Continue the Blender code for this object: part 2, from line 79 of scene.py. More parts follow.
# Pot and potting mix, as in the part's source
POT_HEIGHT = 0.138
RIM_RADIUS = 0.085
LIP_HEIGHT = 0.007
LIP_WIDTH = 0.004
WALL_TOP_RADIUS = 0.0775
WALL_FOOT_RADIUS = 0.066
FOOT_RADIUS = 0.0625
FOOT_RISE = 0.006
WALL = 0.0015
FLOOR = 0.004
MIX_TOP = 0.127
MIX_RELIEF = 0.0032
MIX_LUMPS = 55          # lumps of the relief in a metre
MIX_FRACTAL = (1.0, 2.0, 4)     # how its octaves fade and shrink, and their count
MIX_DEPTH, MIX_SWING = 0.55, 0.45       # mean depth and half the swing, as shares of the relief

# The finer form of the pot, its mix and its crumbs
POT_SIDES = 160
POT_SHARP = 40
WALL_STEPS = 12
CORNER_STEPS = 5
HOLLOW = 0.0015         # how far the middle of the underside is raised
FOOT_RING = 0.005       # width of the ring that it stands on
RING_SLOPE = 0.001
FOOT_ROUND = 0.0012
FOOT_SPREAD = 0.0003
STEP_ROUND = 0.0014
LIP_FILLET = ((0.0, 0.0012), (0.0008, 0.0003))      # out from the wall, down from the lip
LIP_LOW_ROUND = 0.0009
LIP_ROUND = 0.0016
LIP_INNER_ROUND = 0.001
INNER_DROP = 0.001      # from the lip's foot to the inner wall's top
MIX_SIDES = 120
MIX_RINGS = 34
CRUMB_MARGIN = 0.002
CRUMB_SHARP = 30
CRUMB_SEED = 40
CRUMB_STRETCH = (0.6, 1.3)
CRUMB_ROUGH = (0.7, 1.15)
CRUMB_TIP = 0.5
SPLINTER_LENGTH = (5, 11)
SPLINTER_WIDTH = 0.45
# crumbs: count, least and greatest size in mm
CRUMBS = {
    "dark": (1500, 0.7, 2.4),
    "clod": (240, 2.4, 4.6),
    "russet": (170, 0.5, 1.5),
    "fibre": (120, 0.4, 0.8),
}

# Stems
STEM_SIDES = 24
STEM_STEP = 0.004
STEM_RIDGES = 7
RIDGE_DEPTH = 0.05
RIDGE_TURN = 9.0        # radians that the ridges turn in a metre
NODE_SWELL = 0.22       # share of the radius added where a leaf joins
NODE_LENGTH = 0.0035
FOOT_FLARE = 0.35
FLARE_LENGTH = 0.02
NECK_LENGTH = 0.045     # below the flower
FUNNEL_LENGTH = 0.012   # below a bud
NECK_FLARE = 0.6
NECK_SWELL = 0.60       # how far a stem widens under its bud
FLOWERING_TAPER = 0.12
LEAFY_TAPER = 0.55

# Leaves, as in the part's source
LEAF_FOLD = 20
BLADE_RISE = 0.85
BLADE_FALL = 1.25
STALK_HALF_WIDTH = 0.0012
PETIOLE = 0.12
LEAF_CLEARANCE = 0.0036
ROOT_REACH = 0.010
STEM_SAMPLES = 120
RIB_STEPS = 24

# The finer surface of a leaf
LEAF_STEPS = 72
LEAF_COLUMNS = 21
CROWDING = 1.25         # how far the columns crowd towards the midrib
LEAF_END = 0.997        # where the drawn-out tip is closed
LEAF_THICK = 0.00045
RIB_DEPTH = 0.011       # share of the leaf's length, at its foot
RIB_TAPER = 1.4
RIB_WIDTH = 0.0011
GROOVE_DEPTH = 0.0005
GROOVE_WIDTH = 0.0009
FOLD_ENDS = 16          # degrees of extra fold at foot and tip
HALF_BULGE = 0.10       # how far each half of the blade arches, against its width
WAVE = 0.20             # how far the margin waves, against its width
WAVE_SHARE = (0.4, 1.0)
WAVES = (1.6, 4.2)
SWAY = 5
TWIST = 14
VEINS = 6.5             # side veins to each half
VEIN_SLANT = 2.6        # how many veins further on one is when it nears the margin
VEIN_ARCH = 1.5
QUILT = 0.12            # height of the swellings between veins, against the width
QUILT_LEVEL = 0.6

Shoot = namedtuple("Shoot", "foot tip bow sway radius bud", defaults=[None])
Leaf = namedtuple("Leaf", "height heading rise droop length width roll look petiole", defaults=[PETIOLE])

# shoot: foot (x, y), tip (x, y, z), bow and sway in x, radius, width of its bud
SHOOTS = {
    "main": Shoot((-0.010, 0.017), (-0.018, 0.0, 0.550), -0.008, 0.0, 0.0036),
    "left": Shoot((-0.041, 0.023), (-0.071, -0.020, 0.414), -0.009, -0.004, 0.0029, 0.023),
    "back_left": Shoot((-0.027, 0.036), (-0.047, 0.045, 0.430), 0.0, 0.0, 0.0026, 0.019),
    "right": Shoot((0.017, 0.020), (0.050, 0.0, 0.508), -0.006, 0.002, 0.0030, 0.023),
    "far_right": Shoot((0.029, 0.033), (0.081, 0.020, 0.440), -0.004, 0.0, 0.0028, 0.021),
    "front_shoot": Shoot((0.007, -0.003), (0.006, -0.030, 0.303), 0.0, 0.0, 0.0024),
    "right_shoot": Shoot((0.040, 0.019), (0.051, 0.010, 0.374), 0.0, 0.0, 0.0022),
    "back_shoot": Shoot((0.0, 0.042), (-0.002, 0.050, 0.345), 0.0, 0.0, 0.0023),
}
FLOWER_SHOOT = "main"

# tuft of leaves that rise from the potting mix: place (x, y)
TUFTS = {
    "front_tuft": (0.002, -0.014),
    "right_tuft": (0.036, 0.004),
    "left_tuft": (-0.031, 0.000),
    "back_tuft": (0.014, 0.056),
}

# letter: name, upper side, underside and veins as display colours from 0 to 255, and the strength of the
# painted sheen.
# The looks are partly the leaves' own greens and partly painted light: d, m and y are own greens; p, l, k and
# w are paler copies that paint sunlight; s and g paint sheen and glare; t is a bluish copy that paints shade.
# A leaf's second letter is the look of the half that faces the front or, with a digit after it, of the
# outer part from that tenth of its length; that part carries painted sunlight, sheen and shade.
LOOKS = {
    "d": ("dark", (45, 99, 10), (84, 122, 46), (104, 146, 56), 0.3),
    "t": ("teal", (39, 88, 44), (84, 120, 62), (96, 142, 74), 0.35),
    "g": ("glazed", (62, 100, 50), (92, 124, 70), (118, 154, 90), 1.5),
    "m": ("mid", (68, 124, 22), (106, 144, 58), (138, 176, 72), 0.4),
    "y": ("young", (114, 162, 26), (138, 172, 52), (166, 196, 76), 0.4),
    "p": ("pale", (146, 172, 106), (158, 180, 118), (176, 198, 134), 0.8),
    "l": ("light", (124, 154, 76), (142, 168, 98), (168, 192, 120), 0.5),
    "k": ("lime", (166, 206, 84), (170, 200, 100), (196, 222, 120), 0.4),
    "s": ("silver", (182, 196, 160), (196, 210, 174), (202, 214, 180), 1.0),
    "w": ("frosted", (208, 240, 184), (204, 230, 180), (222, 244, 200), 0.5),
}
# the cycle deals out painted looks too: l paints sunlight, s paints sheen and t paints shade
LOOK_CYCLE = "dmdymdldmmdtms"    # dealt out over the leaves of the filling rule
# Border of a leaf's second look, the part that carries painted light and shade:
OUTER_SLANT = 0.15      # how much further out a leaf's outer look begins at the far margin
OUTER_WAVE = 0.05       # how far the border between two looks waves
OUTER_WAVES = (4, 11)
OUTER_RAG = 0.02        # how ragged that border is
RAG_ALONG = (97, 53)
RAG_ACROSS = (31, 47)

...

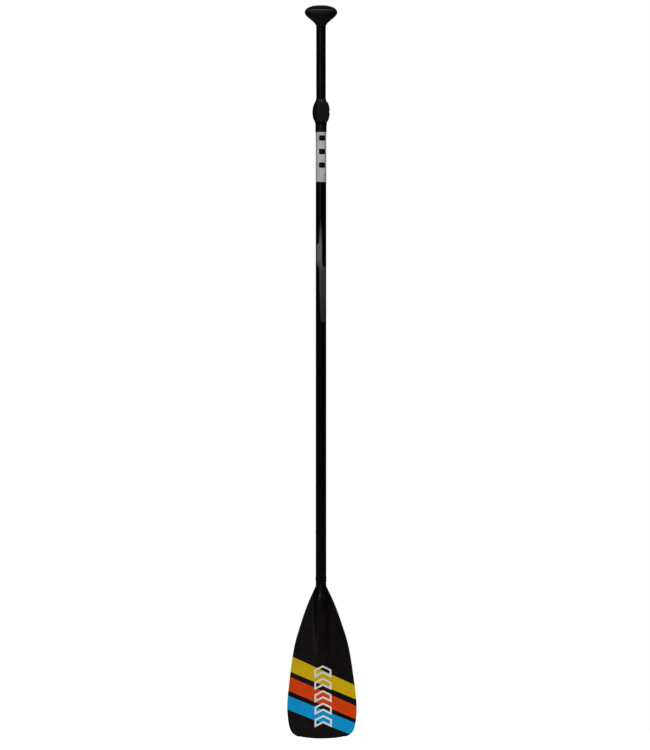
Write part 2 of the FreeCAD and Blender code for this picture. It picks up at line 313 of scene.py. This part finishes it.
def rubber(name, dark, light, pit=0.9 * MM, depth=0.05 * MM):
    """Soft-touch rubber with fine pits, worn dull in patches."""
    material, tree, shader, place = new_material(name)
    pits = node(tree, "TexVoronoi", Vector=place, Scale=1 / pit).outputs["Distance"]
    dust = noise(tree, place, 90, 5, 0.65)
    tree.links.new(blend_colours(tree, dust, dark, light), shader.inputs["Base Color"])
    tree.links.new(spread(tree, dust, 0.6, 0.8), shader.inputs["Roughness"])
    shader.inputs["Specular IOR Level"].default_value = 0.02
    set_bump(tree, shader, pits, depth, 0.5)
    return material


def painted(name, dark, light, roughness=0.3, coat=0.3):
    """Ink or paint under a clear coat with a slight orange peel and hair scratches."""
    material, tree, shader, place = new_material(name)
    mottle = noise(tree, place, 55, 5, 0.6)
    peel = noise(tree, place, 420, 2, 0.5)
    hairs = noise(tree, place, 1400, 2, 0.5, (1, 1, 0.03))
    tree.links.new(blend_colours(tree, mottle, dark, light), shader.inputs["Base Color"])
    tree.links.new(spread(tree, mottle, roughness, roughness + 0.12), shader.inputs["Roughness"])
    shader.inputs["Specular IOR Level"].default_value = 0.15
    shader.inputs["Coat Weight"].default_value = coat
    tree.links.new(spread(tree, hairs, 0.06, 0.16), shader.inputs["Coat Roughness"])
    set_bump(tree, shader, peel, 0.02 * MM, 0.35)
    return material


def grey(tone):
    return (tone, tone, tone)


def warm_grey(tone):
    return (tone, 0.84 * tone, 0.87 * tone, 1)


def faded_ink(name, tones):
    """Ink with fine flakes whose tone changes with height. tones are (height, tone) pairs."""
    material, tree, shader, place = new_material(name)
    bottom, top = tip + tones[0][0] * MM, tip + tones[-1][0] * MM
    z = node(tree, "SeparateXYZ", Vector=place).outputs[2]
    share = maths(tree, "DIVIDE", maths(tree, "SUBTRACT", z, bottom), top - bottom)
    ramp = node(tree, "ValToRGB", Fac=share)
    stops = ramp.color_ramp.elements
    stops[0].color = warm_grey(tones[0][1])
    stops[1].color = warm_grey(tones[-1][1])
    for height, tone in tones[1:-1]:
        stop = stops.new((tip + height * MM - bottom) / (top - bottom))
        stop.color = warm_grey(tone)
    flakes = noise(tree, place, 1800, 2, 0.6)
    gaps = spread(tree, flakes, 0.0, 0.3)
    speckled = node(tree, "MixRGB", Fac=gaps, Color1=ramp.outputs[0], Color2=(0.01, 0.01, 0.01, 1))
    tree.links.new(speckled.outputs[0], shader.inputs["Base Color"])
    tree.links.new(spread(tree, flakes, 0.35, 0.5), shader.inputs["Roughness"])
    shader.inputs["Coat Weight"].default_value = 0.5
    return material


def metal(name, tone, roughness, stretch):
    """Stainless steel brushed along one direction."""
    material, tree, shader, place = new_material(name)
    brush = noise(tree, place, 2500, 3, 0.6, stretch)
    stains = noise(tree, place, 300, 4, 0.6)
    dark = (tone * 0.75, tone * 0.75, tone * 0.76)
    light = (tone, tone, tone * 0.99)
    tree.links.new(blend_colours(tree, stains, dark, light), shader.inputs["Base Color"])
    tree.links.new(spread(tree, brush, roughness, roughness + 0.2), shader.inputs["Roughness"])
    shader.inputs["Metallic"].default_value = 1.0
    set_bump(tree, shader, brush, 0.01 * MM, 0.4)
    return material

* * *

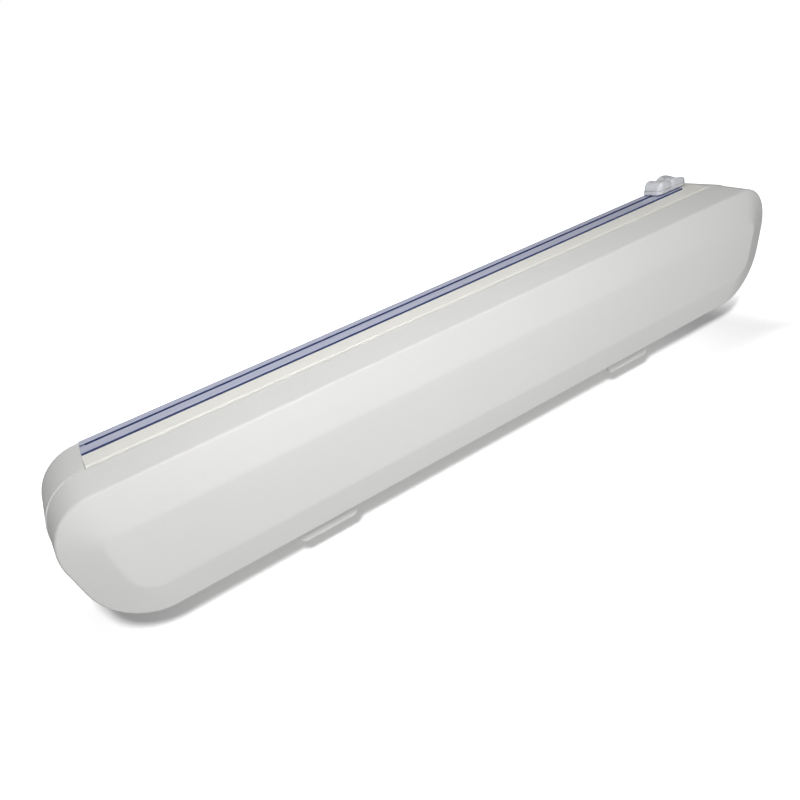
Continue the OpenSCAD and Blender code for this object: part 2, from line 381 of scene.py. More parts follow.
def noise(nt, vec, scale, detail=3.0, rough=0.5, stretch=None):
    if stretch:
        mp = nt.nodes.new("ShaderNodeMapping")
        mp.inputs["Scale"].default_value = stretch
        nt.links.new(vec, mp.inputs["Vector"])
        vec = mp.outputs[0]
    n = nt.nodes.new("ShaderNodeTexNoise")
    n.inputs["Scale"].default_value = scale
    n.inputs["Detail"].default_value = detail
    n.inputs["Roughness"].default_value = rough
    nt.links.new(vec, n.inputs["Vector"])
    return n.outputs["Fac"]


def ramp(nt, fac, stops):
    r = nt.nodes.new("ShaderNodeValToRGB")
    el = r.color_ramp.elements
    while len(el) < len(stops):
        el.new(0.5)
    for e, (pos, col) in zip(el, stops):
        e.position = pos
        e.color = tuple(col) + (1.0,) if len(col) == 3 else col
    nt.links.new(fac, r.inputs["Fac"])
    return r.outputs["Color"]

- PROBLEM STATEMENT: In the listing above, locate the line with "Continue the Blender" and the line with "MIX_DEPTH, MIX_SWING = 0.55, 0.45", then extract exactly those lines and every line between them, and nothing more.

- EXERCISE RESULT:
Continue the Blender code for this object: part 2, from line 79 of scene.py. More parts follow.
# Pot and potting mix, as in the part's source
POT_HEIGHT = 0.138
RIM_RADIUS = 0.085
LIP_HEIGHT = 0.007
LIP_WIDTH = 0.004
WALL_TOP_RADIUS = 0.0775
WALL_FOOT_RADIUS = 0.066
FOOT_RADIUS = 0.0625
FOOT_RISE = 0.006
WALL = 0.0015
FLOOR = 0.004
MIX_TOP = 0.127
MIX_RELIEF = 0.0032
MIX_LUMPS = 55          # lumps of the relief in a metre
MIX_FRACTAL = (1.0, 2.0, 4)     # how its octaves fade and shrink, and their count
MIX_DEPTH, MIX_SWING = 0.55, 0.45       # mean depth and half the swing, as shares of the relief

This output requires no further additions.